如果你在你的工作中使用 DrQA，请引用这篇 ACL 论文：

@inproceedings{chen2017reading,
  title={Reading {Wikipedia} to Answer Open-Domain Questions},
  author={Chen, Danqi and Fisch, Adam and Weston, Jason and Bordes, Antoine},
  booktitle={Association for Computational Linguistics (ACL)},
  year={2017}
}

与 ParlAI 连接

这个 DrQA 文档阅读器实现与 ParlAI 中的文档阅读器有紧密关联。但是这里的研究得到的扩展，以便能在开放域环境中与文档检索器进行交互。即使当 ParlAI API 的限制解除时（比如在预处理和回答范围等方面），它也或多或少在训练上更高效，而且能实现稍微更好的表现。
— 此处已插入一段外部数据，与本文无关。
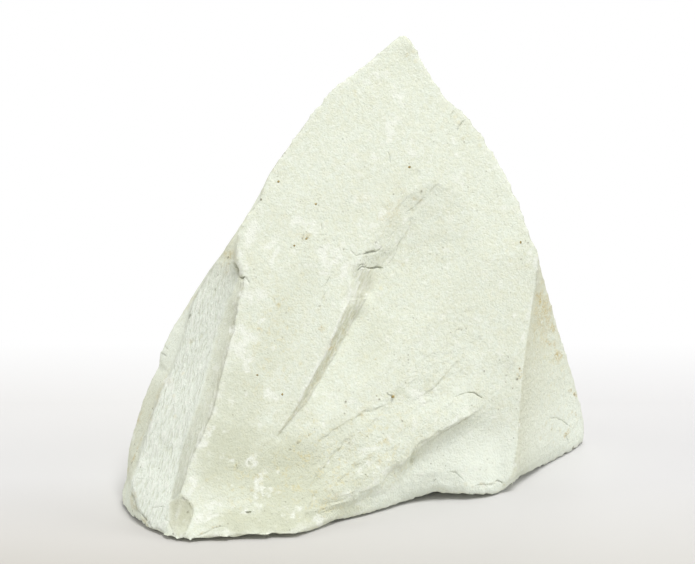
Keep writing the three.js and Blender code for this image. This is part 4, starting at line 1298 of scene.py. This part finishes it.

我们也计划将这个模型整合到 ParlAI 接口中，以便其阅读器可以使用 ParlAI 进行可交替的训练或在许多数据集上多任务执行。有关 ParlAI 的更多信息，可参阅机器之心文章《资源 | Facebook 开源人工智能框架 ParlAI：可轻松训练评估对话模型》。

证书

DrQA 使用 CC-BY-NC 证书。

论文：阅读维基百科以回答开放域问题（Reading Wikipedia to Answer Open-Domain Questions）

论文链接：https://arxiv.org/abs/1704.00051

本论文提出可使用维基百科作为唯一知识源来解决开放域问答问题（open-domain question answering）：任何事实性问题的答案都是一篇维基百科文章里面的一段文本。这种大规模机器阅读任务将文档检索难题（寻找相关文章）与文本的机器理解（在这些文章中确定答案的范围）。我们的方法结合了基于二元语法哈希（bigram hashing）和 TF-IDF 匹配的搜索组件与一个训练用于检测维基百科段落中答案的多层循环神经网络。我们在多个已有问答数据集上的实验表明：(1) 这两个模块与当前的竞争者相比都有很高的竞争力，(2) 在它们的组合上使用远程监督（distant supervision）的多任务学习是在这种高难度任务上的有效完备系统。